Material:
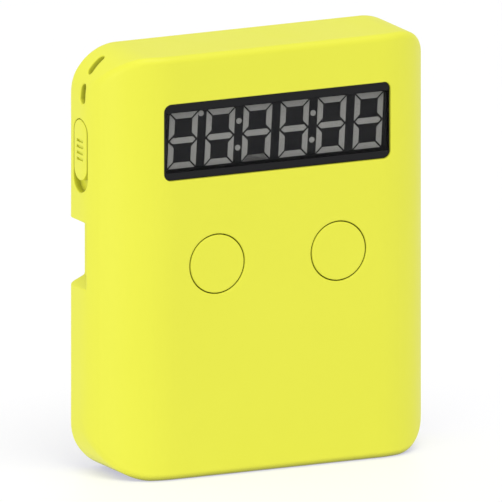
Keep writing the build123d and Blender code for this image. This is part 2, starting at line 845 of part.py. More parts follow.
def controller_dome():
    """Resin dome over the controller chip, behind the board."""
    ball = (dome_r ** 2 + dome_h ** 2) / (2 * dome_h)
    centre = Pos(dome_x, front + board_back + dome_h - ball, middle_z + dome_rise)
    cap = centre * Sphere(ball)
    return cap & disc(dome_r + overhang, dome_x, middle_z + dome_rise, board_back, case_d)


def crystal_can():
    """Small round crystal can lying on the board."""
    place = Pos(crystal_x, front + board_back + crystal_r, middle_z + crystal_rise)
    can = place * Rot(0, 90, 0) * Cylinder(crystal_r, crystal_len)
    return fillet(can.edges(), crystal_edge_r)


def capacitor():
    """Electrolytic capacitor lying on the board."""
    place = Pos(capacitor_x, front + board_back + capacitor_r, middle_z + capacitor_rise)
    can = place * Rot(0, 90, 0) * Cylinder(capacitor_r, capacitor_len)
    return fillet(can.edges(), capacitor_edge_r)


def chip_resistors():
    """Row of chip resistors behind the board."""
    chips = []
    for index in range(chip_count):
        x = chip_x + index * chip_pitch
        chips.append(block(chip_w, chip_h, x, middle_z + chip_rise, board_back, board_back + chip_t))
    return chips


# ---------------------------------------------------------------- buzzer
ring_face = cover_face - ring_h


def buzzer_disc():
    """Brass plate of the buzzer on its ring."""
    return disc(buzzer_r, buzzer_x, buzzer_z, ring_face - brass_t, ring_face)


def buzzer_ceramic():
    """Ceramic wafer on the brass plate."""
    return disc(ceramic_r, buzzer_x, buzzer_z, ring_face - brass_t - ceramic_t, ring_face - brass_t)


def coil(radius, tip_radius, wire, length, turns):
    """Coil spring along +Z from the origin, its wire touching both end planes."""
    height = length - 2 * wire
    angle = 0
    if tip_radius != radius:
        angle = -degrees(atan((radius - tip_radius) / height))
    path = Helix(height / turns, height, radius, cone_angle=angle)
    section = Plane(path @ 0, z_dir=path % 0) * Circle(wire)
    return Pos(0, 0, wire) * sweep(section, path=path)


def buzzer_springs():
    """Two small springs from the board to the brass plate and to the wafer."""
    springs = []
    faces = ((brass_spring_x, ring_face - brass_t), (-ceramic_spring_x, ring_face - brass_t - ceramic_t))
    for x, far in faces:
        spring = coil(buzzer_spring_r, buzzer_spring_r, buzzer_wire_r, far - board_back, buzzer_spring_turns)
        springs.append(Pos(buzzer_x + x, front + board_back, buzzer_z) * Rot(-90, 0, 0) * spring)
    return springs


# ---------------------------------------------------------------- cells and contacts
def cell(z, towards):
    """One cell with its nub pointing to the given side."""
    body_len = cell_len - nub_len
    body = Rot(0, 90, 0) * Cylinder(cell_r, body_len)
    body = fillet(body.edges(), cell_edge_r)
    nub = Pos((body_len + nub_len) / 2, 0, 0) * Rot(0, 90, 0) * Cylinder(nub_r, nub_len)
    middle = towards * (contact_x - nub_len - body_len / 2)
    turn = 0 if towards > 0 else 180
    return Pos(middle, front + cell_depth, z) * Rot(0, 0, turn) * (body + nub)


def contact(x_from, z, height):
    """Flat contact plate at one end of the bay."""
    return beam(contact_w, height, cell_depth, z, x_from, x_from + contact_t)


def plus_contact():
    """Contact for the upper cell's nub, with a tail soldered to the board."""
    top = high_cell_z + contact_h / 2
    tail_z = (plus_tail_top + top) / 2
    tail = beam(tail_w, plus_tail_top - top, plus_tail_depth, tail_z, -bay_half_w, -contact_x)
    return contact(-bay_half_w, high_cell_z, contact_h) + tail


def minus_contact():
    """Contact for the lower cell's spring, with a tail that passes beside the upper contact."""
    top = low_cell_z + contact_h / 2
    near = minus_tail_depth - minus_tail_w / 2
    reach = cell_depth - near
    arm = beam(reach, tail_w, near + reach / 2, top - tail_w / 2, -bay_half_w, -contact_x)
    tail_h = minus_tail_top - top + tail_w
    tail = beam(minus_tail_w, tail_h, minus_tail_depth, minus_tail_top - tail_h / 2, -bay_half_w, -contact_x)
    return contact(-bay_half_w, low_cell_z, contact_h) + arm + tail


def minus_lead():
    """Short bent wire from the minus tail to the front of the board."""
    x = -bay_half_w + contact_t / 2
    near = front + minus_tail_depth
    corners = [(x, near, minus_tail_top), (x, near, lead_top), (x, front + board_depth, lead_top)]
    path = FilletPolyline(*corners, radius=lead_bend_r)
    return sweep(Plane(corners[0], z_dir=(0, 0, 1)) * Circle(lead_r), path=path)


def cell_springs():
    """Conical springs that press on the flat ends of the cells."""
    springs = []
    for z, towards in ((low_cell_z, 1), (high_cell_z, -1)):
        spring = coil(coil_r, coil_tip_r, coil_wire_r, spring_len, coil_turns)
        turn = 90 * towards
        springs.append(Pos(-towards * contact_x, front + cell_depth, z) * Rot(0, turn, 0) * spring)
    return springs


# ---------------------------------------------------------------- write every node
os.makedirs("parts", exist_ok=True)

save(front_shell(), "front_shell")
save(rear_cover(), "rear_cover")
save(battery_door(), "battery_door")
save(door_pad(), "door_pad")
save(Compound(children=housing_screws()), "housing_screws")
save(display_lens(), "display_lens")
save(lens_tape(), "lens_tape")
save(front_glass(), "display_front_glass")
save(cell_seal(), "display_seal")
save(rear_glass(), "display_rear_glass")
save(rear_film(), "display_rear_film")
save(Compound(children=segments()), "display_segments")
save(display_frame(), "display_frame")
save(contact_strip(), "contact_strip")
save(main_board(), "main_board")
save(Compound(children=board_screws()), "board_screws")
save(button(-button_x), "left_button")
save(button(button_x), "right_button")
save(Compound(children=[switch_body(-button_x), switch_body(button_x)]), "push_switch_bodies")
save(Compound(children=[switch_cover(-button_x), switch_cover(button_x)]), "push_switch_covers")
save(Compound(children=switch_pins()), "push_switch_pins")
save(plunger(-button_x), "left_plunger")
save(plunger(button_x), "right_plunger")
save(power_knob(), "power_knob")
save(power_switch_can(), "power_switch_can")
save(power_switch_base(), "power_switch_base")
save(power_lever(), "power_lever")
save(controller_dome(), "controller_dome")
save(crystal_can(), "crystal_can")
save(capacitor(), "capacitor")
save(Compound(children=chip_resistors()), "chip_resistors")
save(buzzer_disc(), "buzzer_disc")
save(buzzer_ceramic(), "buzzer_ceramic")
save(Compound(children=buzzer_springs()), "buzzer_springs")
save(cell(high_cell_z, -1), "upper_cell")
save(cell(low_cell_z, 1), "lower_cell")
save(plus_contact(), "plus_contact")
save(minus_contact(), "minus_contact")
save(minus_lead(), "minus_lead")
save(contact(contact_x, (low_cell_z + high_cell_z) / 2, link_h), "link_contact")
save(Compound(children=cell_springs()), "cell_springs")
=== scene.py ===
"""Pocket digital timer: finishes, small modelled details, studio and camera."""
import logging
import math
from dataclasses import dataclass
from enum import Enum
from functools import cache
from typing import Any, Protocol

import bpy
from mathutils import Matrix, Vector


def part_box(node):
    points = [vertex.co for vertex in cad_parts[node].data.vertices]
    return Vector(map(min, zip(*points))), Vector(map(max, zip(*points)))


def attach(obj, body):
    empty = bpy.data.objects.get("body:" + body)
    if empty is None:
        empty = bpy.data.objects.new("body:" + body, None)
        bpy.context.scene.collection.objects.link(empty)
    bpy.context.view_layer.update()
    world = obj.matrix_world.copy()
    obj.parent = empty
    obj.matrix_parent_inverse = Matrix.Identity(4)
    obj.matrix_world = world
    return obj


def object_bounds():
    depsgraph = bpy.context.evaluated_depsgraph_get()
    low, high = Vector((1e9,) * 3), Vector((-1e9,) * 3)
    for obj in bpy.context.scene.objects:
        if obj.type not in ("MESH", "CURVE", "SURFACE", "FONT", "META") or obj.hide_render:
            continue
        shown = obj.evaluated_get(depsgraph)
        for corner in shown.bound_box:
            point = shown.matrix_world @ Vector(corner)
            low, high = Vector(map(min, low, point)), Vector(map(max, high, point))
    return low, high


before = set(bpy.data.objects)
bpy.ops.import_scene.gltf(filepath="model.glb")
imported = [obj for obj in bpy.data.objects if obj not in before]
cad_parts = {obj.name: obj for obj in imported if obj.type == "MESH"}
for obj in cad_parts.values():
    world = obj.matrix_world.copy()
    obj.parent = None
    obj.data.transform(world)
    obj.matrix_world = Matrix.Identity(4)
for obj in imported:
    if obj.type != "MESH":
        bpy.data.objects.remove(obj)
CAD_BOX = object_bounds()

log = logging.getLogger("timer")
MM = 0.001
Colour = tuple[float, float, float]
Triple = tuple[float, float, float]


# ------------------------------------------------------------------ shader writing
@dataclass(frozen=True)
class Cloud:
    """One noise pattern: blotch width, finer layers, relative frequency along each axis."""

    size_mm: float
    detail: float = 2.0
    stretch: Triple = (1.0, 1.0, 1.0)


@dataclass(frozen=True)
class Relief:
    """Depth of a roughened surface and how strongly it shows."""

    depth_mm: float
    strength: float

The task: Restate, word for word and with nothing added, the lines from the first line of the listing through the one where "return fillet(can.edges(), crystal_edge_r)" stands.

Problem solution:
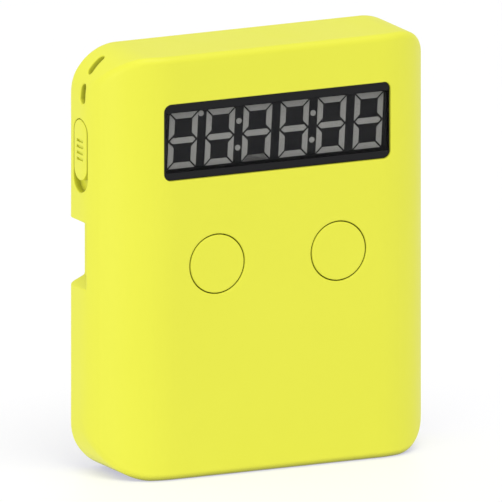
Keep writing the build123d and Blender code for this image. This is part 2, starting at line 845 of part.py. More parts follow.
def controller_dome():
    """Resin dome over the controller chip, behind the board."""
    ball = (dome_r ** 2 + dome_h ** 2) / (2 * dome_h)
    centre = Pos(dome_x, front + board_back + dome_h - ball, middle_z + dome_rise)
    cap = centre * Sphere(ball)
    return cap & disc(dome_r + overhang, dome_x, middle_z + dome_rise, board_back, case_d)


def crystal_can():
    """Small round crystal can lying on the board."""
    place = Pos(crystal_x, front + board_back + crystal_r, middle_z + crystal_rise)
    can = place * Rot(0, 90, 0) * Cylinder(crystal_r, crystal_len)
    return fillet(can.edges(), crystal_edge_r)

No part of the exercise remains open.